Bernie Madoff was hardly alone.
Jamie Dimon at JPMorgan;
John Mack at Morgan Stanley;
Lloyd Blankfein, Jon Corzine, and Hank Paulson at Goldman;
Stanley O’Neal and John Thain at Merrill;
James Cayne at Bear Stearns;
Martin Sullivan, Hank Greenberg, Joseph Cassano and Edward Liddy at AIG;
Winfried Bischoff, Robert Rubin and Vikram Pandit at Citigroup;
John Stumpf at Wells Fargo;
Richard Fuld at Lehman;
Arthur Levitt, Harvey Pitt, William Donaldson, and Christopher Cox at the SEC;
Larry Summers and John Snow at Treasury;
Wendy Gramm, James Newsome, Walter Lukken at the CFTC;
Alan Greenspan and Ben Bernanke at the Fed, and Timothy Geithner at the NY Fed.
All of these people plus the 50 or so immediately beneath them at each of these institutions should be in jail for life right along with Bernie Madoff.
Yes. The point about Madoff is the Dillinger comparison. In the discussions I hear, he rates less populist sympathy than the old-time bank robber. But the comparison is there.
Most people I speak to agree that the main thing that made Madoff the epitome of all evil to the press, Wall Street, and Washington and the real reason for his 150-yr maximum sentence is that he turned on his own kind and scammed his fellow scammers.
They are shocked–shocked!–to find that no honor among thieves and no professional courtesy among Ponzi artists.
Wholeheartedly agree that its those leaders and their direct reports who have done enormous damage to our economy – and been bailed out without charge (to them) because they’re so thspecial.
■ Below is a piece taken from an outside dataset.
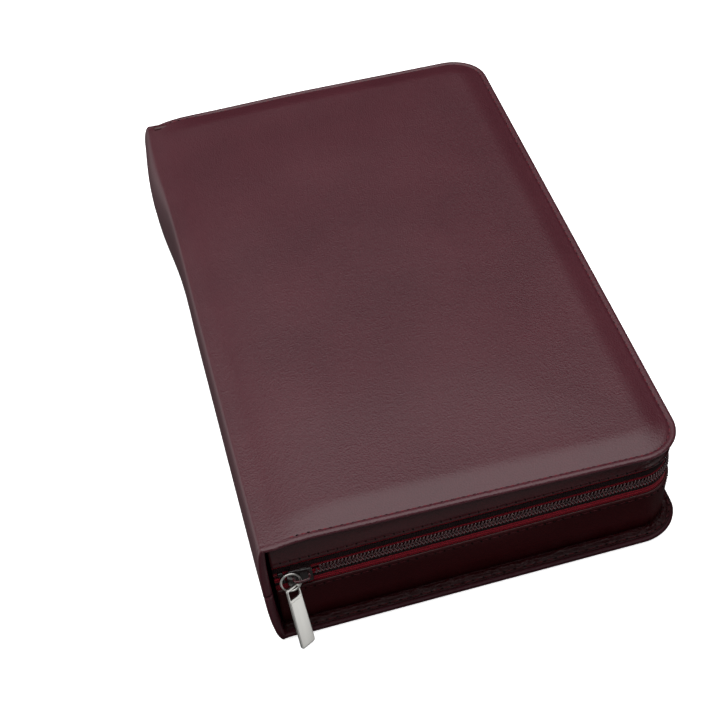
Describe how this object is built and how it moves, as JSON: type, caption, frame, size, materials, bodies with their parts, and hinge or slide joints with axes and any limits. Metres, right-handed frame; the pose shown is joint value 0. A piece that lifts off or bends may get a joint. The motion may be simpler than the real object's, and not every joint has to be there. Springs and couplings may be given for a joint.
{
  "type": "zip case bible",
  "caption": "Thick pocket-size book in a padded leather binding that closes round three sides with a coil zip, slider and hanging pull.",
  "frame": {"origin": "middle of the back cover's underside, on the surface the book lies on", "axes": "+X from the spine to the fore-edge, +Y from the tail to the head, +Z from the back cover up to the front cover"},
  "size_m": [0.134, 0.2313, 0.044],
  "materials": {
    "burgundy_leather": "fine-grained satin leather",
    "foam": "matt foam",
    "greyboard": "matt",
    "lining_paper": "matt",
    "zip_tape": "matt woven twill",
    "zip_coil": "satin nylon",
    "painted_slider": "lacquer",
    "satin_nickel": "satin nickel",
    "bible_paper": "thin matt paper",
    "endleaf_paper": "matt",
    "mull": "open gauze",
    "headband_silk": "striped silk",
    "ribbon_satin": "satin ribbon"
  },
  "bodies": {
    "back_case": {"back_cover_leather": "burgundy_leather", "back_cover_padding": "foam", "back_cover_board": "greyboard", "back_cover_lining": "lining_paper", "lower_gusset": "burgundy_leather", "lower_zip_tape": "zip_tape", "lower_zip_coil": "zip_coil", "lower_top_stop": "satin_nickel", "zip_bottom_stop": "zip_coil", "rear_endleaf": "endleaf_paper", "rear_leaves_1": "bible_paper", "rear_leaves_2": "bible_paper", "rear_leaves_3": "bible_paper", "rear_mull": "mull", "rear_headband": "headband_silk", "rear_tailband": "headband_silk", "ribbon_marker": "ribbon_satin"},
    "spine": {"spine_leather": "burgundy_leather", "spine_board": "greyboard", "spine_lining": "lining_paper"},
    "front_case": {"front_cover_leather": "burgundy_leather", "front_cover_padding": "foam", "front_cover_board": "greyboard", "front_cover_lining": "lining_paper", "upper_gusset": "burgundy_leather", "upper_zip_tape": "zip_tape", "upper_zip_coil": "zip_coil", "upper_top_stop": "satin_nickel"},
    "front_leaves": {"front_endleaf": "endleaf_paper", "front_leaves_1": "bible_paper", "front_leaves_2": "bible_paper", "front_leaves_3": "bible_paper", "front_mull": "mull", "front_headband": "headband_silk", "front_tailband": "headband_silk"},
    "slider": {"slider_body": "painted_slider", "slider_bail": "painted_slider"},
    "pull_ring": {"pull_ring": "satin_nickel"},
    "pull_tab": {"pull_tab": "satin_nickel"}
  },
  "joints": [
    {"name": "leaves_turn", "type": "hinge", "parent": "back_case", "child": "front_leaves", "pos_m": [-0.0627, 0, 0.022], "axis": [0, -1, 0], "range_deg": [0, 182.64]},
    {"name": "spine_fold", "type": "hinge", "parent": "back_case", "child": "spine", "pos_m": [-0.06768, 0, 0.00132], "axis": [0, -1, 0], "range_deg": [0, 90]},
    {"name": "cover_fold", "type": "hinge", "parent": "spine", "child": "front_case", "pos_m": [-0.06768, 0, 0.04268], "axis": [0, -1, 0], "range_deg": [0, 92.65]},
    {"name": "slider_travel", "type": "slide", "parent": "back_case", "child": "slider", "axis": [1, 0, 0], "range_m": [0, 0.095]},
    {"name": "ring_swing", "type": "hinge", "parent": "slider", "child": "pull_ring", "pos_m": [-0.05855, -0.11293, 0.0265], "axis": [0, -0.9681, 0.2504], "range_deg": [-10, 36]},
    {"name": "tab_swing", "type": "hinge", "parent": "pull_ring", "child": "pull_tab", "pos_m": [-0.05957, -0.11341, 0.02444], "axis": [-0.8504, -0.5234, 0.0533], "range_deg": [-4, 24]}
  ],
  "couplings": [
    {"joint": "spine_fold", "follows": "leaves_turn", "ratio": 0.49276},
    {"joint": "cover_fold", "follows": "leaves_turn", "ratio": 0.50724}
  ]
}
Madoff’s fault was that he got caught and didn’t have a note from mom like the people on Hugh’s list. He didn’t even pretend to invest his client’s money, he just stole it. Citi, AIG, et al. stole a lot more. But they played the game and hid behind financial and business models, lawyers and a lot more lobbyists. His problem may have been he wasn’t a big enough scam artist.
He is no Robin Hood; he kept it all for himself. What he gave away to charities to buy his way into heaven was more than lost when those charities investments were lost along with many others.
recommended. i love your articles and comments e of h.